Spora część zawiera nawet zdjęcia po zastosowaniu...
Prawdziwa powłoka oparta jest na rozpuszczalnikach. W tych chińskich chyba raczej brak tego podstawowego składnika, gdyż zawartość butelki, pozostawiona na kilkanaście godzin w otwartej butelce, praktycznie nie zmienia swojej objętości/ilości (gdyby był rozpuszczalnik, produkt odparowywałby szybko). Brak też jakichkolwiek objawów krystalizacji substancji w butelce. Na DW i Autopii, gdzie już poruszano temat tych tanich "powłok" i przeprowadzano z nimi takie "eksperymenty" stwierdzono, że są to produkty oparte raczej głównie na bazie wody (lub właśnie jakiegoś olejku) i bardziej przypominają słabej jakości sealanty, niż powłoki...

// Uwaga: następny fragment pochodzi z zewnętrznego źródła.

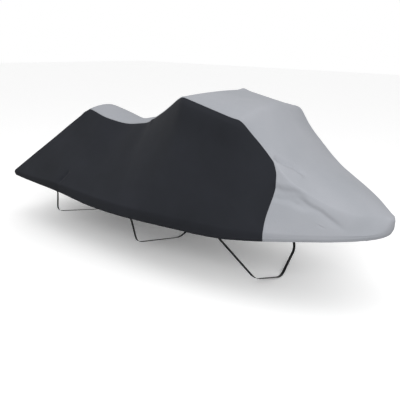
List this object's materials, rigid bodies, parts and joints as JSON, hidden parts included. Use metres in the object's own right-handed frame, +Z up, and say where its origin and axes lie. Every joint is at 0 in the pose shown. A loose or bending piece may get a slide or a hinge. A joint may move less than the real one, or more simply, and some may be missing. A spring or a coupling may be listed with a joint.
{
  "type": "personal watercraft cover",
  "caption": "Fitted two-tone storage cover for a personal watercraft, hollow, with a short hemmed skirt and webbing belly straps.",
  "frame": {"origin": "underside of the roof on the centreline, where the middle of the handlebars holds the cloth up", "axes": "+X towards the bow, -Y to starboard, +Z up"},
  "size_m": [3.07, 1.158, 1.2281],
  "materials": {
    "grey_canvas": "matte",
    "black_canvas": "matte",
    "black_webbing": "satin"
  },
  "bodies": {
    "root": {"centre_hood_panel": "grey_canvas", "starboard_side_panel": "black_canvas", "port_side_panel": "black_canvas", "belly_strap_rear": "black_webbing", "belly_strap_middle": "black_webbing", "belly_strap_front": "black_webbing"}
  },
  "joints": []
}
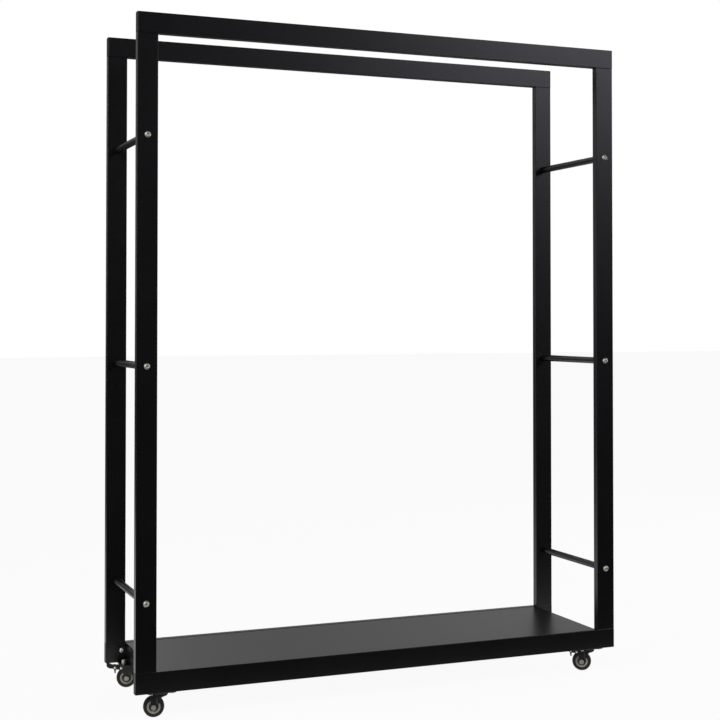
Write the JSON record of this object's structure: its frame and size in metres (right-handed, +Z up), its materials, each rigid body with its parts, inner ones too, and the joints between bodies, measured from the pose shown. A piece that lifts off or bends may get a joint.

Doświadczenie to coś, co nabywamy chwilę po tym, gdy było nam najbardziej potrzebne. MOJA FURKA
Na czym jest oparta ta powłoka nie wiem, dla mnie zbyt piękne żeby było prawdziwe... i osobiście bym swojego auta a juz tym bardziej powierzonego nie pokrył tym wynalazkiem.
Czy rozpuszczalnikiem jest woda, olejek niech nawet będzie i eukaliptusowy ( będzie ładnie pachniało) nie ma to większego znaczenia, sama cena jest zaskakująca. Ok firmy produkujące też musza zarabiać ale bez przesady nie wierze w kilka set, % marży. Co do olejowej konsystencji kiedyś dostaliśmy do testów powłokę SiRamki była to taka egzotyka że nawet google o niej nic nie wiedziało i wersja testowa była bardzo oleista praktycznie bezwonna, w porównaniu z Gtechniq czy Cquarzem kładła sie bajecznie lekko ale próbna butlka była wysłana z dość sporego studia detailingowego w UK a nie z Ali potem to sie pojawiło na naszym rynku nie pamietam kto tym teraz handluje ale już jest zupełnie inna jej oleistość jest dużo mniejsza a i zapach jest drażniąco-nieprzyjemy no i obie wersje krystalizowały pod korkiem.
Obstawiam że to jest moze kwarcowa powłoka ale nie spodziewał bym sie jakiegos spektakularnego jej żywota na lakierze, na początku robi wow bo daje ładne krople nie zmywa sie od pierwszej myjki bezdotykowej ale uprzedzam potencjalnych amatorów ... powłoka jaka by nie była to nie wosk, wyszedł mazaj, nie dotarłem to sie jutro poprawi, albo umyje i nałoży raz jeszcze, nie wiem jak jest z tą chińska ale te wymienione wcześniej sie nie myją... nie znam preparatu który jest w stanie zmyć powłokę z lakieru a próbowaliśmy naprawdę wielu specyfików chemicznych jedyna opcja to zdejmowanie mechaniczne czyli polerka, po wykrystalizowani staje sie chemo-odporna, a ominąc jakiś fragment polerujac czy dotknąć gdzieś w czasie nakładania naprawdę nie jest trudno
Dzięki wszystkim za podpowiedzi. Z ciekawości chciałem wypróbować ten wynalazek na moim motocyklu. Powierzchnia elementów lakierowanych jest na tyle mała, że pracy będzie wielokrotnie mniej niż na samochodzie.
Zastanawiam się tylko czy to nie będzie miało negatywnego wpływu na lakier...
A ja mam pytanie troszkę z innej beczki do kolegów doświadczonych w ceramice, proszę o nie linczowanie za off topic
Jaki warsztat , aby nałożyć warstwę na nowe auto w kolorze białym polecilibyście w Warszawie?
Może któryś zakład ma specjalny rabat dla OCP?